Another area of further study could be found in Charles Dennison's suggestion that Vos saw Jesus as theologian. In one of his last presentations on Vos to the pastor's study group that meets monthly reading Vos's works, Dennison commented upon Vos's concluding chapter, "Recapitulation," in The Kingdom of God. He stated,

This is no summary in the ordinary sense . . . Vos must be seeing Jesus as theologian, who in the Synoptics, at least, sets forth the kingdom of God as the center point of his theology. This means that Vos, in some sense, is looking for the roots of theological method, not simply in the Scriptures as theological, but in Jesus as theologian.

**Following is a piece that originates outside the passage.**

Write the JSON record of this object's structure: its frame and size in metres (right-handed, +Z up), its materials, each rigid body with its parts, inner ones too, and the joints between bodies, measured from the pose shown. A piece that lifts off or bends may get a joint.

For Vos, Jesus' theological method rises first of all from the historical reality of God's interaction with this world. This historical reality involves the historical unity of God's Old Testament work and Jesus' labors recorded in the gospels. Jesus himself is conscious of this as he sets forth the kingdom as a great system of objective, supernatural facts and transactions, a system (or "world") which means this world's transformation or renewal.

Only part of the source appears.